I watched Inside Out 2 the next day with my friend. We stood on 42nd street for a while before going in. I was struck by the backdrop of our intimate conversation, despite a smog filled sky and the loudest traffic imaginable we were still connecting. Though I didn’t have the highest opinion of the movies themselves, the experience made those seemingly mundane days unforgettable.
Now Challengers. It couldn’t have been made any year earlier than the one we’re in. Shot on film and a VFX marvel. A black woman in a leading role being desired. The erotica transcending the traditional understanding of sexuality. The sheer Italianness of it all.

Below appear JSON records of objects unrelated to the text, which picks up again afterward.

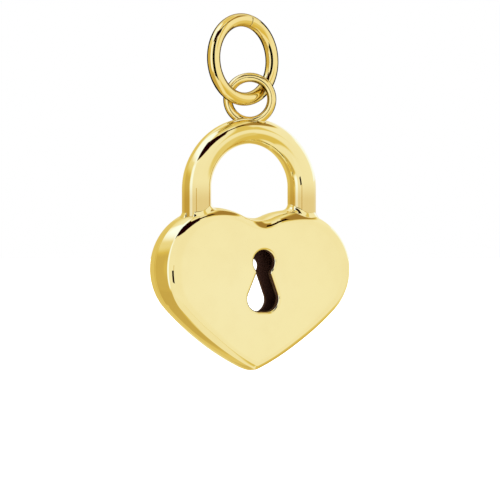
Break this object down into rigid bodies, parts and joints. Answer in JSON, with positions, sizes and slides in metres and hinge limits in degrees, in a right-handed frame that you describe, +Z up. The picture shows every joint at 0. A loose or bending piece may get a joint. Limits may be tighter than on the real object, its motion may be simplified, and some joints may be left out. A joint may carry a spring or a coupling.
{
  "type": "heart padlock charm",
  "caption": "Hollow heart padlock charm in polished yellow gold, with a keyhole, a fixed shackle and a small ring, hanging from a jump ring.",
  "frame": {"origin": "where the charm hangs: the inner top of the jump ring, on its wire", "axes": "+Z up, the way it hangs; front of the heart towards -Y; +X to the right of someone who faces the front"},
  "size_m": [0.0154, 0.0025, 0.0255],
  "materials": {
    "ring_gold": "polished yellow gold wire",
    "padlock_gold": "mirror polished yellow gold plate and tube"
  },
  "bodies": {
    "jump_ring": {"jump_ring": "ring_gold"},
    "padlock": {"padlock": "padlock_gold"}
  },
  "joints": [
    {"name": "padlock_swing", "type": "hinge", "parent": "jump_ring", "child": "padlock", "pos_m": [0.0006, 0.00004, -0.00517], "axis": [-0.4818, -0.8763, 0], "range_deg": [-60, 60]}
  ]
}
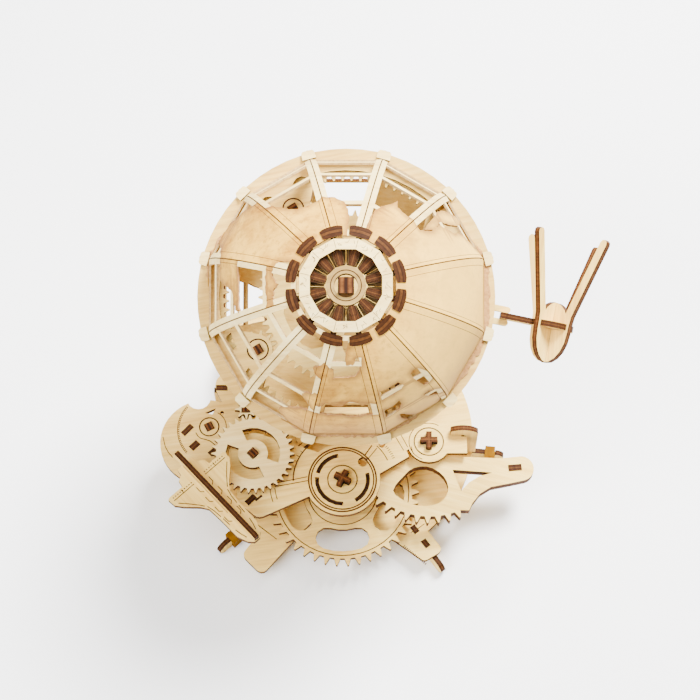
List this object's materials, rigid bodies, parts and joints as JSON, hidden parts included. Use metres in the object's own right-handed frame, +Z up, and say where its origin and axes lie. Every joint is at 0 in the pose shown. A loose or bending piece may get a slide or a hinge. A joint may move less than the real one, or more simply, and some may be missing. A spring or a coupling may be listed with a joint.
{
  "type": "orrery",
  "caption": "Plywood mechanical globe on a geared round base, with a hand lever, a tilted openwork sphere and a satellite that circles its equator.",
  "frame": {"origin": "centre of the bottom of the bounding box, on the surface that the feet stand on", "axes": "+Z up, -Y towards the front where the lever and dial are worked, +X to the right"},
  "size_m": [0.3108, 0.2335, 0.3108],
  "materials": {
    "birch_ply": "raw laser-cut birch plywood, fine straight grain",
    "printed_ply": "thin plywood stained pinkish tan, satin",
    "burnt_ply": "laser-burnt plywood edge, matt, with pale glue lines",
    "amber_rubber": "translucent amber rubber band, satin"
  },
  "bodies": {
    "root": {"base_plate": "birch_ply", "foot_front_left": "birch_ply", "foot_front_right": "birch_ply", "foot_right": "birch_ply", "foot_left": "birch_ply", "foot_rear": "birch_ply", "foot_band_front_left": "amber_rubber", "foot_band_right": "amber_rubber", "foot_band_left": "amber_rubber", "season_plate": "birch_ply", "left_plate": "birch_ply", "deck_post_front": "burnt_ply", "deck_post_left": "burnt_ply", "deck_post_rear": "burnt_ply", "hook_clamp": "birch_ply", "mast_left": "birch_ply", "mast_right": "birch_ply", "bearing_block": "birch_ply", "shuttle_wing": "birch_ply", "shuttle_keel": "burnt_ply", "globe_axle": "burnt_ply", "sun_gear": "birch_ply"},
    "lever": {"lever_sector": "birch_ply", "lever_shaft": "burnt_ply"},
    "dial": {"big_wheel": "birch_ply", "dial_shaft": "burnt_ply", "dial_cap": "birch_ply"},
    "left_train": {"left_gear": "birch_ply", "left_shaft": "burnt_ply"},
    "transfer": {"transfer_shaft": "burnt_ply", "upper_pinion": "birch_ply"},
    "drive": {"drive_gear": "birch_ply", "drive_shaft": "burnt_ply"},
    "globe": {"equator_plate": "birch_ply", "north_hub": "birch_ply", "polar_band": "birch_ply", "north_skin": "printed_ply", "south_shell": "birch_ply", "globe_gear": "burnt_ply", "rib_01": "birch_ply", "rib_02": "birch_ply", "rib_03": "birch_ply", "rib_04": "birch_ply", "rib_05": "birch_ply", "rib_06": "birch_ply", "rib_07": "birch_ply", "rib_08": "birch_ply", "rib_09": "birch_ply", "rib_10": "birch_ply", "rib_11": "birch_ply", "rib_12": "birch_ply"},
    "orbit": {"orbit_ring": "birch_ply", "satellite_arm": "burnt_ply", "satellite_plate_a": "birch_ply", "satellite_plate_b": "birch_ply", "satellite_disc": "birch_ply"},
    "planet_1": {"planet_gear_1": "birch_ply"},
    "planet_2": {"planet_gear_2": "birch_ply"},
    "planet_3": {"planet_gear_3": "birch_ply"},
    "planet_4": {"planet_gear_4": "birch_ply"}
  },
  "joints": [
    {"name": "globe_spin", "type": "hinge", "parent": "root", "child": "globe", "pos_m": [-0.018, 0.01375, 0.216], "axis": [0, -0.342, 0.9397], "range_deg": [0, 540]},
    {"name": "drive_spin", "type": "hinge", "parent": "root", "child": "drive", "pos_m": [-0.068, 0.05, 0.05], "axis": [0, 0, 1], "range_deg": [-2160.5, 0]},
    {"name": "transfer_spin", "type": "hinge", "parent": "root", "child": "transfer", "pos_m": [-0.09224, -0.00488, 0.05], "axis": [0, 0, 1], "range_deg": [0, 5040.5]},
    {"name": "left_spin", "type": "hinge", "parent": "root", "child": "left_train", "pos_m": [-0.08639, -0.0401, 0.05], "axis": [0, 0, 1], "range_deg": [-1186.38, 0]},
    {"name": "dial_spin", "type": "hinge", "parent": "root", "child": "dial", "pos_m": [-0.021, -0.05725, 0.05], "axis": [0, 0, 1], "range_deg": [0, 282.85]},
    {"name": "lever_swing", "type": "hinge", "parent": "root", "child": "lever", "pos_m": [0.04254, -0.02789, 0.05], "axis": [0, 0, 1], "range_deg": [-61.88, 0]},
    {"name": "planet_1_spin", "type": "hinge", "parent": "globe", "child": "planet_1", "pos_m": [0.04063, 0.04685, 0.22805], "axis": [0, -0.342, 0.9397], "range_deg": [0, 2700.5]},
    {"name": "planet_2_spin", "type": "hinge", "parent": "globe", "child": "planet_2", "pos_m": [-0.05323, 0.06884, 0.23605], "axis": [0, -0.342, 0.9397], "range_deg": [0, 2700.5]},
    {"name": "planet_3_spin", "type": "hinge", "parent": "globe", "child": "planet_3", "pos_m": [-0.07663, -0.01935, 0.20395], "axis": [0, -0.342, 0.9397], "range_deg": [0, 2700.5]},
    {"name": "planet_4_spin", "type": "hinge", "parent": "globe", "child": "planet_4", "pos_m": [0.01723, -0.04134, 0.19595], "axis": [0, -0.342, 0.9397], "range_deg": [0, 2700.5]},
    {"name": "orbit_spin", "type": "hinge", "parent": "globe", "child": "orbit", "pos_m": [-0.018, 0.01375, 0.216], "axis": [0, -0.342, 0.9397], "range_deg": [0, 386.21]}
  ],
  "couplings": [
    {"joint": "drive_spin", "follows": "globe_spin", "ratio": -4},
    {"joint": "transfer_spin", "follows": "globe_spin", "ratio": 9.3333},
    {"joint": "left_spin", "follows": "globe_spin", "ratio": -2.1961},
    {"joint": "dial_spin", "follows": "globe_spin", "ratio": 0.52288},
    {"joint": "lever_swing", "follows": "globe_spin", "ratio": -0.11367},
    {"joint": "planet_1_spin", "follows": "globe_spin", "ratio": 5},
    {"joint": "planet_2_spin", "follows": "globe_spin", "ratio": 5},
    {"joint": "planet_3_spin", "follows": "globe_spin", "ratio": 5},
    {"joint": "planet_4_spin", "follows": "globe_spin", "ratio": 5},
    {"joint": "orbit_spin", "follows": "globe_spin", "ratio": 0.71429}
  ]
}
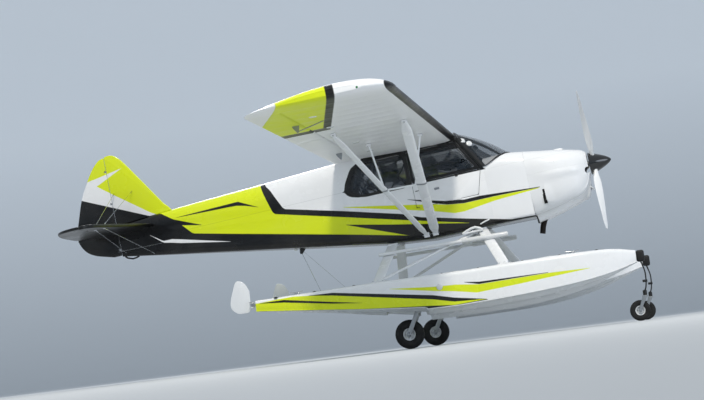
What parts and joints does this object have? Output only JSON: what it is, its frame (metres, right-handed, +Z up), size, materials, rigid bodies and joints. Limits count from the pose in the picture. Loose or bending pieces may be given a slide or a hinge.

The 70s didn’t have space for this cinematic experience, and this is what is currently inspiring me. It dawned on me that the glory days are now. Hitting fruit and cereal flavored vapes. Telling a story in seven seconds. Putting your feet up at the commercial theater at 10pm and showing up at the club at 1am. This is what it feels like to be an artist now. What Woman Under the Influence was to my professors is what Challengers is to me. It’s the mark of a new era of filmmaking and art. Where I am young and I get to be uninhibited under the new freedoms of modern society. I am who old heads used to be, young and dumb and in my 20s. The 2020s is the new 1970s.